BEGIN Stored records

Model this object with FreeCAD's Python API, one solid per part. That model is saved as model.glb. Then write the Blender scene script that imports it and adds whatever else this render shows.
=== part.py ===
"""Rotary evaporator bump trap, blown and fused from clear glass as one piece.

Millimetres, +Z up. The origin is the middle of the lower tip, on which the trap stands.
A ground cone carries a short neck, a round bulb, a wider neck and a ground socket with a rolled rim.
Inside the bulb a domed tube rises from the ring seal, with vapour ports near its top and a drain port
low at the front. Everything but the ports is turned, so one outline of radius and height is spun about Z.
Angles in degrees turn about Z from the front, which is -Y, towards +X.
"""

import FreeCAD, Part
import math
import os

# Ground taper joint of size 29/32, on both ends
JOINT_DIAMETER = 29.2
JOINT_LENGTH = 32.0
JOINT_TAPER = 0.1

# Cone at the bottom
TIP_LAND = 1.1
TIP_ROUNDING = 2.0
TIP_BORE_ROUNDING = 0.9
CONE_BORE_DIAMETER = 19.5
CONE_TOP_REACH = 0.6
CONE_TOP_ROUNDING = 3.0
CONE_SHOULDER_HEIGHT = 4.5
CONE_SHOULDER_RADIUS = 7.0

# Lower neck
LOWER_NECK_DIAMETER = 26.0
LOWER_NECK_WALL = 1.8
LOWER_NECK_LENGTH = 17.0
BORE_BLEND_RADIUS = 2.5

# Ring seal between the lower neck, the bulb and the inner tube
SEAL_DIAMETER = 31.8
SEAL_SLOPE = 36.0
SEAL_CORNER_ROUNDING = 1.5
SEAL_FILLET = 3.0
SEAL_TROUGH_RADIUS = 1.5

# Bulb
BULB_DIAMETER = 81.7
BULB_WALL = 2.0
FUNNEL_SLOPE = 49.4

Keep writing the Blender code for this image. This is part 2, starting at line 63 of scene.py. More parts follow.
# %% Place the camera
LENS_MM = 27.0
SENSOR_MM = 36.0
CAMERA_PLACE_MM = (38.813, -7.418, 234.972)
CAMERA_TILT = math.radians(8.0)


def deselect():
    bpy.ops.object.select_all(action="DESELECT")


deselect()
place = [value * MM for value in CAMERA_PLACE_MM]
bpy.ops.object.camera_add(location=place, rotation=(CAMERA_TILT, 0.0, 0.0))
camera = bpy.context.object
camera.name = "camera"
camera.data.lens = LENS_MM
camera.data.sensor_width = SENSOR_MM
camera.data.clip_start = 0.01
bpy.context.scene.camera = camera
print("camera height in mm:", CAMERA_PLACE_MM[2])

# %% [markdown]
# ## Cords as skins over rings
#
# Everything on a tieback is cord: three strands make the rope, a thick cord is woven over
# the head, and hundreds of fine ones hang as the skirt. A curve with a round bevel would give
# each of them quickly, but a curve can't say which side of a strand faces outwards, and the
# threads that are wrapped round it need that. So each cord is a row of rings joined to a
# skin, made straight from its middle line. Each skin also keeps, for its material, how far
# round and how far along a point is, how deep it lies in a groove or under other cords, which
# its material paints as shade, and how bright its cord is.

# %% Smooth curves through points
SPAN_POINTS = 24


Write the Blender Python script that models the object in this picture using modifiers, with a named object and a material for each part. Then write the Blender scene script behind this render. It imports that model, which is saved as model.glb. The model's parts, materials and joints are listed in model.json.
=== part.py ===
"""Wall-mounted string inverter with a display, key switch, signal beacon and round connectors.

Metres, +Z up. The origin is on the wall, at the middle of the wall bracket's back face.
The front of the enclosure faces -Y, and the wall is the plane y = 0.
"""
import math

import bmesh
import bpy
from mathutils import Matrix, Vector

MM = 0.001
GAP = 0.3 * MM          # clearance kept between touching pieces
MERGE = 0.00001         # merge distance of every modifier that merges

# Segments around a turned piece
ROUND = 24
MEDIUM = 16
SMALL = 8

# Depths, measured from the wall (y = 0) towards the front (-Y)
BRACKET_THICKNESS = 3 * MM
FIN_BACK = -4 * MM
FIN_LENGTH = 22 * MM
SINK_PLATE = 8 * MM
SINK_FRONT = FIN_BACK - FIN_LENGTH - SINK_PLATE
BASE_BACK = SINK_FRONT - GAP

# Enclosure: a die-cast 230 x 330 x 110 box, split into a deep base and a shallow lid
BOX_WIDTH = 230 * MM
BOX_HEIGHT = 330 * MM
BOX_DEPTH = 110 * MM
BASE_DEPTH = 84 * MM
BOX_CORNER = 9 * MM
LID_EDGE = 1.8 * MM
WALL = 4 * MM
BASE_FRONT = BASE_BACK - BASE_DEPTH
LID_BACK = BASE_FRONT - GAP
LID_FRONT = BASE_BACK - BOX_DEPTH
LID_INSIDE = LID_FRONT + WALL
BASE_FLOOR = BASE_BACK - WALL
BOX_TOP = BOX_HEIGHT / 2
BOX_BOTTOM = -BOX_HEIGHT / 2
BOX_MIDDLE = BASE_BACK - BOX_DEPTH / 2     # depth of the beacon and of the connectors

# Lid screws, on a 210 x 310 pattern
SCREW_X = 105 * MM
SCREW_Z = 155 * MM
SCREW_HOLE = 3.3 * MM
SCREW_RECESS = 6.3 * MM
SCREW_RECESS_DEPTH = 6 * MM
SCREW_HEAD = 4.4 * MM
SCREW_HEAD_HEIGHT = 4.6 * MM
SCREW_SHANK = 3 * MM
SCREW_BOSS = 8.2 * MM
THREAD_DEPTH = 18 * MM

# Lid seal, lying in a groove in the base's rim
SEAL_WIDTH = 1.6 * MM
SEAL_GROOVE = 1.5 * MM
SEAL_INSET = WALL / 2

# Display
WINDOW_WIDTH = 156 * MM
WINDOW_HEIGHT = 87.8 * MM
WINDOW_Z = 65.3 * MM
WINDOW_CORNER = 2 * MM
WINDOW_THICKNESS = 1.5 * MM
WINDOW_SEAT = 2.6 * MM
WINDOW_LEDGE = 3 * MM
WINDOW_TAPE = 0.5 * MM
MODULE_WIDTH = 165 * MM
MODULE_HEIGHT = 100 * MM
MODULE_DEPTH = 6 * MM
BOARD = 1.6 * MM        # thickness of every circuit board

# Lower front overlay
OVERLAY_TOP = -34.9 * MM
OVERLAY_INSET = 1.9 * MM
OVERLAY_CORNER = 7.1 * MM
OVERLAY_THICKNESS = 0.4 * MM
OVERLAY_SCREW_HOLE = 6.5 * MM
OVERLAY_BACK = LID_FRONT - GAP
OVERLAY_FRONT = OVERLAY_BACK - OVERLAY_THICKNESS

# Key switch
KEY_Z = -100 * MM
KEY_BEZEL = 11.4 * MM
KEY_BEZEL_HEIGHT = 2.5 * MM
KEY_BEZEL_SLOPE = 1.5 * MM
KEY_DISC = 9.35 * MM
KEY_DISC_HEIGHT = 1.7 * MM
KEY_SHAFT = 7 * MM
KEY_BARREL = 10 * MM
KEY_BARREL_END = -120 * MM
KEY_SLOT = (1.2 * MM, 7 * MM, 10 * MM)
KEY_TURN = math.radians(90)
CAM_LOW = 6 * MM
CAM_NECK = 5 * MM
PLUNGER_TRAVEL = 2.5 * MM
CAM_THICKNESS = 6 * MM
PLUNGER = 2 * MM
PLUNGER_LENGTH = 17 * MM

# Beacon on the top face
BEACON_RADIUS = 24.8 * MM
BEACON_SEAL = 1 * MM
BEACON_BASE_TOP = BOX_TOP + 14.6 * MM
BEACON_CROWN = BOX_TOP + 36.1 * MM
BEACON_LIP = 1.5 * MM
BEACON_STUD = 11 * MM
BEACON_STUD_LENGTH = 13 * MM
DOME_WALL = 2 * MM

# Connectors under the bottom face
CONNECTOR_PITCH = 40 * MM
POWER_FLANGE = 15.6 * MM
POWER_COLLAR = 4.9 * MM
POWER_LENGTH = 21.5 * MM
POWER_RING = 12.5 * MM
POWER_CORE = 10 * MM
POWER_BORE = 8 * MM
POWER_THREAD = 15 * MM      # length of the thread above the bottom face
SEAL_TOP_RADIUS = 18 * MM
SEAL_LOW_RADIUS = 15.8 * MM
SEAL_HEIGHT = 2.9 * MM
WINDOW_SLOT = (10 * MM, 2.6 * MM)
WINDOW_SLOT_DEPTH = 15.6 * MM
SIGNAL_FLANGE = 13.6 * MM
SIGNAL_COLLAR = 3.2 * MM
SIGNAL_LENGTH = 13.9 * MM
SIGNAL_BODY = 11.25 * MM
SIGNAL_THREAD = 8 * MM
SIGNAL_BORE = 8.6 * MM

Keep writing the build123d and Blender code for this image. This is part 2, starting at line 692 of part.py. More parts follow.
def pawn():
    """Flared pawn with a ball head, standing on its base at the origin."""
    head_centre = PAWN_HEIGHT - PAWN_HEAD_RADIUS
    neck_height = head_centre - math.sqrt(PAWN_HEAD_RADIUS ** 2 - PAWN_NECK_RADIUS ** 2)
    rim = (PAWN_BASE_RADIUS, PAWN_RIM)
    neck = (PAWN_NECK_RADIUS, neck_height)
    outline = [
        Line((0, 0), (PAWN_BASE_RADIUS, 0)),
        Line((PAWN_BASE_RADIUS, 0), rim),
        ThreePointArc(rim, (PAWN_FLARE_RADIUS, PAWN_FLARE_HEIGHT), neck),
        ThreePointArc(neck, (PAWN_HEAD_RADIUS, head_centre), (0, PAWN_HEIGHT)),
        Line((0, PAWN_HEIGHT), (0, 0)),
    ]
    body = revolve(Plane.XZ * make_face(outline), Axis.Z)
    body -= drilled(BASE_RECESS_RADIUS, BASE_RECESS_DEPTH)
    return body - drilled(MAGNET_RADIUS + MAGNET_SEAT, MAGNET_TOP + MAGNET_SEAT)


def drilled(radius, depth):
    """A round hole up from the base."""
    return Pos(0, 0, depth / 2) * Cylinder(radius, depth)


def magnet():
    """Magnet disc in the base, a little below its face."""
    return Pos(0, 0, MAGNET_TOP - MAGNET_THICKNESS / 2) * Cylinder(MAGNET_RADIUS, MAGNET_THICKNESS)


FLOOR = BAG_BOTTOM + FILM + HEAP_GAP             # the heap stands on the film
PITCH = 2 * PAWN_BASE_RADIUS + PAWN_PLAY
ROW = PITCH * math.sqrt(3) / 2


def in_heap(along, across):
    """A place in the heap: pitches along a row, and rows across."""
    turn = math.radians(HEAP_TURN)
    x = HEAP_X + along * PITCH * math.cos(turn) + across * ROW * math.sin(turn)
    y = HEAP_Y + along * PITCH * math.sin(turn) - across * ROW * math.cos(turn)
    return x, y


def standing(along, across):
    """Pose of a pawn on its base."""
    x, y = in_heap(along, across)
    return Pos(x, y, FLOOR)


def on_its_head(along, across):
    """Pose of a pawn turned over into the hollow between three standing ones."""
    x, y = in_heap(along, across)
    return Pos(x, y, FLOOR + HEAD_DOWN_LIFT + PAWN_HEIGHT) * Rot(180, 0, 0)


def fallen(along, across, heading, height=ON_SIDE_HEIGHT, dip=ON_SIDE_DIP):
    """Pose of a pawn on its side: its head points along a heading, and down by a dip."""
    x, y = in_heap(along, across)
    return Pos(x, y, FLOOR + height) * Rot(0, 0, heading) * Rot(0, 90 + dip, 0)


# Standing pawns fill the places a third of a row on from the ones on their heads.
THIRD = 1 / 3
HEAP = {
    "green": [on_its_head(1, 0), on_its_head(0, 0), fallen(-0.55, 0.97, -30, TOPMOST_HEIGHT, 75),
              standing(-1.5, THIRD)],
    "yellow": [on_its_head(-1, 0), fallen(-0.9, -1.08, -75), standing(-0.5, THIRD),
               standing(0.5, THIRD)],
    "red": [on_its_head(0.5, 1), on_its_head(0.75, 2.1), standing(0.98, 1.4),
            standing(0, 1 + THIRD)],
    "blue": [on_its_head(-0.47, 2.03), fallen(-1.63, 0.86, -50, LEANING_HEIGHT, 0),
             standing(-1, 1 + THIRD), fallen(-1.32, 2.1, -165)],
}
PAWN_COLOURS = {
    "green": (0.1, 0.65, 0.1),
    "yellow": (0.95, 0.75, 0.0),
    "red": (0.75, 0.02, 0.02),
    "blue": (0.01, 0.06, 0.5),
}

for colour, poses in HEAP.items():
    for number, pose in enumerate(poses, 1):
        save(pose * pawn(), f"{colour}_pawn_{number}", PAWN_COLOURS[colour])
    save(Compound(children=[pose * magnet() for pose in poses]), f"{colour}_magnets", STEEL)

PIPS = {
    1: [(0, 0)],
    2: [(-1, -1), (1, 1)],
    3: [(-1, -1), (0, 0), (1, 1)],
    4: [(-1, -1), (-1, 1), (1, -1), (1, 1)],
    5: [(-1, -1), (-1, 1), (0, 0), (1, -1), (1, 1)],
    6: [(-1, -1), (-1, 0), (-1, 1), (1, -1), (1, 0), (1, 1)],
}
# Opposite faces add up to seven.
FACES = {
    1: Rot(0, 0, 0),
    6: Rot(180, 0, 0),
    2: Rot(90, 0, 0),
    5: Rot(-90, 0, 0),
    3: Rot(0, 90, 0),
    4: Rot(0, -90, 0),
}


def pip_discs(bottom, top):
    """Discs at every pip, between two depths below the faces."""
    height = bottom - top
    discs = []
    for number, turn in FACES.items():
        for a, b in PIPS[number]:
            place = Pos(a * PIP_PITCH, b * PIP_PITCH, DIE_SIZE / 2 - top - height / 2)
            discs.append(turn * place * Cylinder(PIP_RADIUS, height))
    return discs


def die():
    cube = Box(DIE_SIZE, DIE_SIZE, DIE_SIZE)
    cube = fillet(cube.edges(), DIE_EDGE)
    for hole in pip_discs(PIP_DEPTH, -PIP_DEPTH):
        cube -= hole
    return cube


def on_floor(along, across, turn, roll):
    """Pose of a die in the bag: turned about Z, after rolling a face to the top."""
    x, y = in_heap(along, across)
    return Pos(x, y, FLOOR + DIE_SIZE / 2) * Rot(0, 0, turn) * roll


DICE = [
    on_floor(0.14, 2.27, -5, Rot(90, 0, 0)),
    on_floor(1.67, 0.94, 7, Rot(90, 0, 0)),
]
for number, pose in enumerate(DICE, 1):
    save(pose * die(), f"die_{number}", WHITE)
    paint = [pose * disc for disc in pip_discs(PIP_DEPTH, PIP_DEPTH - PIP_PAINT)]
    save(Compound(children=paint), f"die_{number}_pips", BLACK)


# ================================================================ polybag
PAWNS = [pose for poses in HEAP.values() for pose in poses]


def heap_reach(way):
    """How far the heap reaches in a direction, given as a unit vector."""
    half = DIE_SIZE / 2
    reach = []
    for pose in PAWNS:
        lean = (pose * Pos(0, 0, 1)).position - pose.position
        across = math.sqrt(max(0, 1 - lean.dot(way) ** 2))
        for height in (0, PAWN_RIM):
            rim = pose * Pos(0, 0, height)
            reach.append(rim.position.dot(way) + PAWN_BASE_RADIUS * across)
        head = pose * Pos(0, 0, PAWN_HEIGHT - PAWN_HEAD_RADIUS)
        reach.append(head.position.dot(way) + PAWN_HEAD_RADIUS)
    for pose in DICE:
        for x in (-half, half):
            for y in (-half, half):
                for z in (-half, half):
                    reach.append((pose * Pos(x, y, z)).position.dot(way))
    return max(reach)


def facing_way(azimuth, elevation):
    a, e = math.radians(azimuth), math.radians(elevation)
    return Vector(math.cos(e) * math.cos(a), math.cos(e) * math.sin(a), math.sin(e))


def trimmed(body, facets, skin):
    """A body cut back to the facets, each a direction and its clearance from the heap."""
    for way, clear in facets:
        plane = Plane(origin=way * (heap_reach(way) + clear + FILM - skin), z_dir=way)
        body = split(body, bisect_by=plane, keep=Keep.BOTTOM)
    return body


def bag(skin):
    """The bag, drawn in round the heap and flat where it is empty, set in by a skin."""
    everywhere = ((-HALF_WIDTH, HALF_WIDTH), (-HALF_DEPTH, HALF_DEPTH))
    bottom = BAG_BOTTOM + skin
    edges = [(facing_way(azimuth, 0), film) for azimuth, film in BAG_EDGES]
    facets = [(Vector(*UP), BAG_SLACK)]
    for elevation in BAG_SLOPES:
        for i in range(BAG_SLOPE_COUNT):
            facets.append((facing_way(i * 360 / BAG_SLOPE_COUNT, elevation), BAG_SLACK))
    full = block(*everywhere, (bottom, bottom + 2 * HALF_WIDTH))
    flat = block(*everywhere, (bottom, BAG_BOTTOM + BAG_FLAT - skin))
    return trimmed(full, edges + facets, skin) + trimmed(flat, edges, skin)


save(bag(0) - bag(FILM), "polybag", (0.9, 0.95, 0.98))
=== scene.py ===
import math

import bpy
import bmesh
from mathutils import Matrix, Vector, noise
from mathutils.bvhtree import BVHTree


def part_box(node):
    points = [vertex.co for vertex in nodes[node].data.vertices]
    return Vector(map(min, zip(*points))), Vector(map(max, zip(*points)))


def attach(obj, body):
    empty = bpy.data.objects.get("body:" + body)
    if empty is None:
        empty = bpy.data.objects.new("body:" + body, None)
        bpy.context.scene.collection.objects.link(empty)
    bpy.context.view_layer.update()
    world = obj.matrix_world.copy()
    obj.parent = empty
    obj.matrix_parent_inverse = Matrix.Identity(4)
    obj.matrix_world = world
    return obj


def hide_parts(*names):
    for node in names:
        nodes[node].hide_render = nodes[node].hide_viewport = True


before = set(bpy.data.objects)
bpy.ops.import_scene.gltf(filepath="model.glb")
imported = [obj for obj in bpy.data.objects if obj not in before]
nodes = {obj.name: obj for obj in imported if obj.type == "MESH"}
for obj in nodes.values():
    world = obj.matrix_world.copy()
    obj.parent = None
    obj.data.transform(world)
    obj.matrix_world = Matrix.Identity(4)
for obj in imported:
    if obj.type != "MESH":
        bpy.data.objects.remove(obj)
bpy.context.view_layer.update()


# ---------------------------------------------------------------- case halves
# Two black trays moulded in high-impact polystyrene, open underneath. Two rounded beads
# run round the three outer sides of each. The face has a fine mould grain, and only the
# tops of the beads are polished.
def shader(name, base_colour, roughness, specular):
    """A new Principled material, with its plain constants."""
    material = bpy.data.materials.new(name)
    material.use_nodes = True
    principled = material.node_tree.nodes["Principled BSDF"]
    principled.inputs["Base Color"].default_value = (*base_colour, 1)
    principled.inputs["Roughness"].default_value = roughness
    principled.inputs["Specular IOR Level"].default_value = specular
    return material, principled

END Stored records

Your instructions » Start at the line with "edges = [(facing_way(azimuth, 0), film)" and stop after the line with "obj.matrix_parent_inverse = Matrix.Identity(4)". Repeat exactly the lines in that range.

Result of this task »
    edges = [(facing_way(azimuth, 0), film) for azimuth, film in BAG_EDGES]
    facets = [(Vector(*UP), BAG_SLACK)]
    for elevation in BAG_SLOPES:
        for i in range(BAG_SLOPE_COUNT):
            facets.append((facing_way(i * 360 / BAG_SLOPE_COUNT, elevation), BAG_SLACK))
    full = block(*everywhere, (bottom, bottom + 2 * HALF_WIDTH))
    flat = block(*everywhere, (bottom, BAG_BOTTOM + BAG_FLAT - skin))
    return trimmed(full, edges + facets, skin) + trimmed(flat, edges, skin)


save(bag(0) - bag(FILM), "polybag", (0.9, 0.95, 0.98))
=== scene.py ===
import math

import bpy
import bmesh
from mathutils import Matrix, Vector, noise
from mathutils.bvhtree import BVHTree


def part_box(node):
    points = [vertex.co for vertex in nodes[node].data.vertices]
    return Vector(map(min, zip(*points))), Vector(map(max, zip(*points)))


def attach(obj, body):
    empty = bpy.data.objects.get("body:" + body)
    if empty is None:
        empty = bpy.data.objects.new("body:" + body, None)
        bpy.context.scene.collection.objects.link(empty)
    bpy.context.view_layer.update()
    world = obj.matrix_world.copy()
    obj.parent = empty
    obj.matrix_parent_inverse = Matrix.Identity(4)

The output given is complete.